Looking back on the illustrious Youbou of the past

Today, as Youbou and its residents look hopefully toward the future of their community, we look back several decades, to a Youbou of the past.

Part of Youbou’s Industrial Timber Mill (ITM) can be seen in this 1940s view of the mill craneway

Part of Youbou’s Industrial Timber Mill (ITM) can be seen in this 1940s view of the mill craneway

Today, as Youbou and its residents look hopefully toward the future of their community, we look back several decades, to a Youbou of the past.

Among the several communities that dot the shoreline of our beautiful lake, Youbou has always been the most distinct. Not only does Youbou “get more sun and less rain ” (as many continue to believe) than the rest of us, its residents have always been proud, fiercely independent and unique.

A matter of opinion?

Yes, but Youbou, with its historically down-to-earth hard-working residents, has possessed a remarkable and undeniable sort of pizzazz since its beginnings.

Set below Mount Holmes, the community was built along a beautiful strip of shoreline. Its early residents were at that time unaware of the future value of a “southern exposure” location, so fondly and fully embraced.

In 1981, the population of Youbou was approximately 1,200, with the majority maintaining full-time residency due to the close proximity to their place of employment.

It was a company town, and it had been that way since its beginnings. In 1913, the town site for Youbou and the sawmill were logged off by the first steam skidder, which was brought in to the Cowichan Lake area by Empire Lumber Company.

Within a short period of time, the company had logged right up to the Cottonwood Creek area. Over the years, many logging companies have come and gone, but the town remained.

The 1980s version of Youbou had two grocery stores, a service station, pizza parlour, and a pub. It also had the Cedar Inn restaurant, which was frequented by “outsiders” as well as local residents; the weekly buffet often being the drawing card.

It also had a marina, at least two motels, as well as the company-built community hall, with its bowling alley – still in operation today.

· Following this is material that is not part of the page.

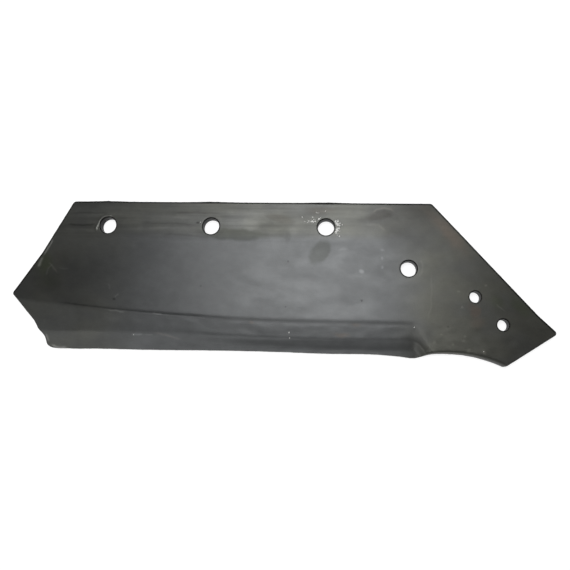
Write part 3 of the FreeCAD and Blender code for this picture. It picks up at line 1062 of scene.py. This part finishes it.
def scale_grain_group():
    """Fine speckle of mill scale: a shade around one, and a height."""
    group, inlet, outlet = new_group(
        "scale_grain",
        [("Contrast", "NodeSocketFloat", 0.15)],
        [("Shade", "NodeSocketFloat"), ("Height", "NodeSocketFloat")],
    )
    fine = stretched_noise(group, (900, 900, 900), 4.0, 0.6)
    patches = stretched_noise(group, (110, 160, 160), 3.0, 0.55)
    both = sum_of(group, "ADD", sum_of(group, "MULTIPLY", fine, 0.6), sum_of(group, "MULTIPLY", patches, 0.4))
    swing = sum_of(group, "MULTIPLY", sum_of(group, "SUBTRACT", both, 0.5), inlet.outputs["Contrast"])
    shade = sum_of(group, "ADD", sum_of(group, "MULTIPLY", swing, 4.0), 1.0)
    group.links.new(shade, outlet.inputs["Shade"])
    group.links.new(both, outlet.inputs["Height"])
    return group


def shaded(tree, color, shade):
    """A colour times a plain shade."""
    grey = add(tree, "ShaderNodeCombineColor", Red=shade, Green=shade, Blue=shade).outputs["Color"]
    return mixed(tree, 1.0, color, grey, "MULTIPLY")


def new_material(name, **values):
    """A new material, its tree and its Principled shader with plain values by socket, _ for a space."""
    material = bpy.data.materials.new(name)
    material.use_nodes = True
    shader = material.node_tree.nodes["Principled BSDF"]
    for label, value in values.items():
        fill_socket(material.node_tree, shader.inputs[label.replace("_", " ")], value)
    return material, material.node_tree, shader


def scaled_steel(name, grain, colors):
    """Dark satin mill scale on the rolled and forged faces."""
    material, tree, steel = new_material(name, Metallic=0.7)
    place = add(tree, "ShaderNodeTexCoord").outputs["Object"]
    where = add(tree, "ShaderNodeSeparateXYZ", Vector=place)
    warmth = mask(tree, "warmth")
    uneven = ranged(tree, stretched_noise(tree, (22, 30, 30), 3.0), 0.3, 0.7, 0.55, 1.15)
    tint = sum_of(tree, "MULTIPLY", mask(tree, "olive"), uneven)
    color = mixed(tree, tint, colors.scale_color, colors.olive_color)
    color = mixed(tree, ranged(tree, warmth, 0.0, 1.0, 0.0, 0.8), color, colors.rust_color)
    color = mixed(tree, ranged(tree, warmth, 0.0, -1.0, 0.0, 0.8), color, colors.green_color)
    streaks = ranged(tree, stretched_noise(tree, (7, 190, 20), 3.0, 0.6), 0.3, 0.7, 0.86, 1.14)
    rolled = ranged(tree, where.outputs["Y"], -0.03, 0.0)
    rolled = sum_of(tree, "MULTIPLY", rolled, ranged(tree, where.outputs["X"], 0.14, 0.20, 1.0, 0.25))
    streak_shade = add(tree, "ShaderNodeMix", {"data_type": "FLOAT"}, Factor=rolled)
    fill_socket(tree, streak_shade.inputs[2], 1.0)
    fill_socket(tree, streak_shade.inputs[3], streaks)
    speckle = add(tree, "ShaderNodeGroup", {"node_tree": grain}, Contrast=0.10)
    shade = sum_of(tree, "MULTIPLY", streak_shade.outputs[0], speckle.outputs["Shade"])
    mottled = ranged(tree, stretched_noise(tree, (45, 60, 60), 4.0, 0.65), 0.25, 0.75, 0.90, 1.10)
    shade = sum_of(tree, "MULTIPLY", shade, mottled)
    # the shade mask carries the marks and stains, and the painted light and shade of the forged face's zones
    shade = sum_of(tree, "MULTIPLY", shade, mask(tree, "shade"))
    color = shaded(tree, color, shade)
    color = mixed(tree, mask(tree, "bare"), color, colors.worn_color)
    tree.links.new(color, steel.inputs["Base Color"])
    rough = ranged(tree, stretched_noise(tree, (30, 60, 60), 3.0), 0.3, 0.7, 0.32, 0.37)
    tree.links.new(rough, steel.inputs["Roughness"])
    # the dark steel's even reflection fades with its shade: stains and painted shade look dark in any light
    stain_and_shade_gloss = ranged(tree, mask(tree, "shade"), 0.1, 1.0, 0.08, 0.5)
    tree.links.new(stain_and_shade_gloss, steel.inputs["Specular IOR Level"])
    bump = add(tree, "ShaderNodeBump", Strength=0.35, Distance=0.00006, Height=speckle.outputs["Height"])
    tree.links.new(bump.outputs["Normal"], steel.inputs["Normal"])
    return material


def cropped_steel(name, grain, colors):
    """Torn steel on the cropped edges, and painted shade: near-black steel in the punched holes."""
    material, tree, steel = new_material(name, Metallic=0.5, Roughness=0.5)
    speckle = add(tree, "ShaderNodeGroup", {"node_tree": grain}, Contrast=0.3)
    rust = ranged(tree, stretched_noise(tree, (60, 60, 160), 4.0, 0.6), 0.5, 0.66)
    color = mixed(tree, rust, colors.cropped_color, colors.rust_color)
    # painted shade in the holes: near-black steel with a weak reflection
    color = mixed(tree, mask(tree, "in_hole"), color, colors.hole_wall_shade_color)
    color = shaded(tree, color, speckle.outputs["Shade"])
    tree.links.new(color, steel.inputs["Base Color"])
    shine = ranged(tree, mask(tree, "in_hole"), 0.0, 1.0, 0.5, 0.1)
    tree.links.new(shine, steel.inputs["Specular IOR Level"])
    bump = add(tree, "ShaderNodeBump", Strength=0.5, Distance=0.0001, Height=speckle.outputs["Height"])
    tree.links.new(bump.outputs["Normal"], steel.inputs["Normal"])
    return material


def fleck_steel(name, grain, colors):
    """Bright broken steel of spatter and lifted scale."""
    material, tree, steel = new_material(name, Metallic=0.6, Roughness=0.45)
    speckle = add(tree, "ShaderNodeGroup", {"node_tree": grain}, Contrast=0.3)
    color = shaded(tree, colors.fleck_color, speckle.outputs["Shade"])
    tree.links.new(color, steel.inputs["Base Color"])
    return material


# ---------------------------------------------------------------- spatter


def fleck_places():
    """Plan places and sizes of the flecks: the single ones, and the spatter round the nose bolt."""
    chance = random.Random(SPATTER_SEED)
    spots = [(place_of(hole, offset), width * MM) for hole, offset, width in FLECKS]
    centre, radius = HOLE_CENTRES[NOSE], bolt_holes()[NOSE][1]
    for first, last, near, far, count, widest in SPATTER:
        for _ in range(count):
            towards = direction(chance.uniform(first, last))
            reach = radius + chance.triangular(near, far, near) * MM
            spots.append((centre + reach * towards, chance.uniform(0.5, widest) * MM))
    return spots


def build_flecks(name, skin):
    """Small irregular flakes that stand on the skin's forged face."""
    chance = random.Random(SPATTER_SEED + 1)
    tree = BVHTree.FromObject(skin, bpy.context.evaluated_depsgraph_get())
    places = []
    faces = []
    for (x, y), width in fleck_places():
        ground = tree.ray_cast(Vector((x, y, 1)), Vector((0, 0, -1)))[0]
        if ground is None:
            continue
        first = len(places)
        turn = chance.uniform(0, math.tau)
        stretch = chance.uniform(1.0, 1.7)
        for out, up in FLAKE_PROFILE:
            for corner in range(FLAKE_CORNERS):
                angle = math.tau * corner / FLAKE_CORNERS
                reach = 0.5 * width * out * chance.uniform(0.75, 1.2)
                along, across = reach * stretch * math.cos(angle), reach * math.sin(angle)
                place_x = x + along * math.cos(turn) - across * math.sin(turn)
                place_y = y + along * math.sin(turn) + across * math.cos(turn)
                places.append((place_x, place_y, ground.z + up * width * chance.uniform(0.8, 1.2)))
        rings = [range(start, start + FLAKE_CORNERS) for start in range(first, len(places), FLAKE_CORNERS)]
        for lower, upper in zip(rings, rings[1:]):
            for corner in range(FLAKE_CORNERS):
                onward = (corner + 1) % FLAKE_CORNERS
                faces.append((lower[corner], lower[onward], upper[onward], upper[corner]))
        faces.append(tuple(rings[-1]))
        faces.append(tuple(reversed(rings[0])))
    mesh = bpy.data.meshes.new(name)
    mesh.from_pydata(places, [], faces)
    mesh.update()
    piece = bpy.data.objects.new(name, mesh)
    bpy.context.scene.collection.objects.link(piece)
    return piece


# ---------------------------------------------------------------- operators


class SHARE_OT_forge(bpy.types.Operator):
    """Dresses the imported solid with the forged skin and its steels"""

    bl_idname = "share.forge"
    bl_label = "Forge the share"

    def execute(self, context):
        skin = context.scene.share_skin
        colors = context.scene.share_steel
        piece = build_skin(SKIN, frame["nodes"][BLADE], skin)
        soften_rims(piece, ARRIS_REACH)
        grain = scale_grain_group()
        piece.data.materials.append(scaled_steel("mill_scaled_steel", grain, colors))
        piece.data.materials.append(cropped_steel("cropped_edge_steel", grain, colors))
        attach(piece, "root")
        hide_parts(BLADE)
        return {"FINISHED"}


def cove_mesh(name, radius, height, bend=0.8, segments=128):
    """A level floor that bends up into a round wall."""
    profile = [(radius, 0.0)]
    for i in range(1, 17):
        angle = math.pi / 2 * i / 16
        profile.append((radius + bend * math.sin(angle), bend * (1 - math.cos(angle))))
    profile.append((radius + bend, height))
    places = [(0, 0, 0)]
    faces = []
    for level, (out, up) in enumerate(profile):
        for i in range(segments):
            angle = math.tau * i / segments
            places.append((out * math.cos(angle), out * math.sin(angle), up))
            here = 1 + level * segments + i
            onward = 1 + level * segments + (i + 1) % segments
            if level == 0:
                faces.append((0, here, onward))
            else:
                faces.append((here - segments, here, onward, onward - segments))
    mesh = bpy.data.meshes.new(name)
    mesh.from_pydata(places, [], faces)
    mesh.polygons.foreach_set("use_smooth", np.ones(len(faces), bool))
    return mesh


def cove_paint(name, color, glow):
    """Pale matt paint that the camera and reflections see as white, and that keeps shadows."""
    white = (1, 1, 1)
    material, tree, paint = new_material(
        name, Base_Color=color, Roughness=0.9, Specular_IOR_Level=0.0, Emission_Color=white
    )
    path = add(tree, "ShaderNodeLightPath")
    seen = sum_of(tree, "MAXIMUM", path.outputs["Is Camera Ray"], path.outputs["Is Glossy Ray"])
    seen = sum_of(tree, "MAXIMUM", seen, path.outputs["Is Transmission Ray"])
    tree.links.new(sum_of(tree, "MULTIPLY", seen, glow), paint.inputs["Emission Strength"])
    return material


def studio_sky(name, low, overhead):
    """Even white light that is weaker straight above than low round about."""
    world = bpy.data.worlds.new(name)
    world.use_nodes = True
    tree = world.node_tree
    direction = add(tree, "ShaderNodeTexCoord").outputs["Generated"]
    up = add(tree, "ShaderNodeSeparateXYZ", Vector=direction).outputs["Z"]
    sky = tree.nodes["Background"]
    sky.inputs["Color"].default_value = (1, 1, 1, 1)
    tree.links.new(ranged(tree, up, 0.35, 0.85, low, overhead), sky.inputs["Strength"])
    return world


def soft_box(name, center, size, radiance):
    """A soft lamp that faces the share and looks as bright as the radiance says."""
    lamp = bpy.data.lights.new(name, "AREA")
    lamp.shape = "RECTANGLE"
    lamp.size, lamp.size_y = size
    lamp.energy = 4 * radiance * lamp.size * lamp.size_y
    box = bpy.data.objects.new(name, lamp)
    middle = (Vector(CAD_BOX[0]) + Vector(CAD_BOX[1])) / 2
    box.location = center
    box.rotation_euler = (Vector(center) - middle).to_track_quat("Z", "Y").to_euler()
    bpy.context.scene.collection.objects.link(box)


class SHARE_OT_spatter(bpy.types.Operator):
    """Scatters the bright flecks over the forged face"""

    bl_idname = "share.spatter"
    bl_label = "Scatter the flecks"

    def execute(self, context):
        colors = context.scene.share_steel
        piece = build_flecks("bright_flecks", bpy.data.objects[SKIN])
        piece.data.materials.append(fleck_steel("fleck_steel", bpy.data.node_groups["scale_grain"], colors))
        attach(piece, "root")
        return {"FINISHED"}


class SHARE_OT_stage(bpy.types.Operator):
    """Sets the cove, the soft light and the camera round the share"""

    bl_idname = "share.stage"
    bl_label = "Set the stage"

    def execute(self, context):
        stage = context.scene.share_stage
        scene = context.scene
        cove = bpy.data.objects.new("cove", cove_mesh("cove", stage.cove_radius, stage.cove_height))
        cove.data.materials.append(cove_paint("cove_paint", stage.cove_color, stage.cove_glow))
        scene.collection.objects.link(cove)
        scene.world = studio_sky("sky", stage.sky_low, stage.sky_overhead)
        soft_box("main_soft_box", stage.main_center, stage.main_size, stage.main_radiance)
        soft_box("side_soft_box", stage.side_center, stage.side_size, stage.side_radiance)
        camera = bpy.data.objects.new("camera", bpy.data.cameras.new("camera"))
        camera.data.lens = stage.camera_lens
        camera.data.clip_start = 0.01
        camera.location = stage.camera_place
        camera.rotation_euler = stage.camera_turn
        scene.collection.objects.link(camera)
        scene.camera = camera
        scene.view_settings.view_transform = "Standard"
        return {"FINISHED"}


class SHARE_PT_sidebar(bpy.types.Panel):
    """Lists the share's sizes, colours and steps"""

    bl_idname = "SHARE_PT_sidebar"
    bl_label = "Plough share"
    bl_space_type = "VIEW_3D"
    bl_region_type = "UI"
    bl_category = "Share"

    def draw(self, context):
        for settings in (context.scene.share_skin, context.scene.share_steel, context.scene.share_stage):
            column = self.layout.box().column()
            for name in settings.bl_rna.properties.keys():
                if name not in ("rna_type", "name"):
                    column.prop(settings, name)
        for step in (SHARE_OT_forge, SHARE_OT_spatter, SHARE_OT_stage):
            self.layout.operator(step.bl_idname)


CLASSES = (
    ShareSkin,
    ShareSteel,
    ShareStage,
    SHARE_OT_forge,
    SHARE_OT_spatter,
    SHARE_OT_stage,
    SHARE_PT_sidebar,
)


def register():
    for kind in CLASSES:
        bpy.utils.register_class(kind)
    bpy.types.Scene.share_skin = PointerProperty(type=ShareSkin)
    bpy.types.Scene.share_steel = PointerProperty(type=ShareSteel)
    bpy.types.Scene.share_stage = PointerProperty(type=ShareStage)


def unregister():
    del bpy.types.Scene.share_stage
    del bpy.types.Scene.share_steel
    del bpy.types.Scene.share_skin
    for kind in reversed(CLASSES):
        bpy.utils.unregister_class(kind)


def main():
    register()
    bpy.ops.share.forge()
    bpy.ops.share.spatter()
    bpy.ops.share.stage()


if __name__ == "__main__":
    main()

There was a Girl Guide hall, a post office, and summer swimming lessons, which were held at the scenic Arbutus Park.

The company-financed volunteer fire department was, according to W. Gold (source: Logging as it Was, 1984, by Wilmer Gold) modern and fully equipped.

The heart of the community was Yount School, which was closed a few years ago but today temporarily houses the students of Lake Cowichan’s AB Greenwell Elementary School.

One of the more notable sites in Youbou’s past was Frog Rock, which was destroyed in 1974.

The monolith had been there since time immemorial, and sat in the front yard of a private residential home on Youbou Road.

With its greenish color, tone, and shape, it resembled a huge frog, which, for many years, was a treasured landmark (and was listed in Ripley’s Believe It or Not). After the demise of the large boulder, a chunk of the rock was placed on display at Yount School, which took a frog as its mascot and adopted the motto, “Leap Ahead.”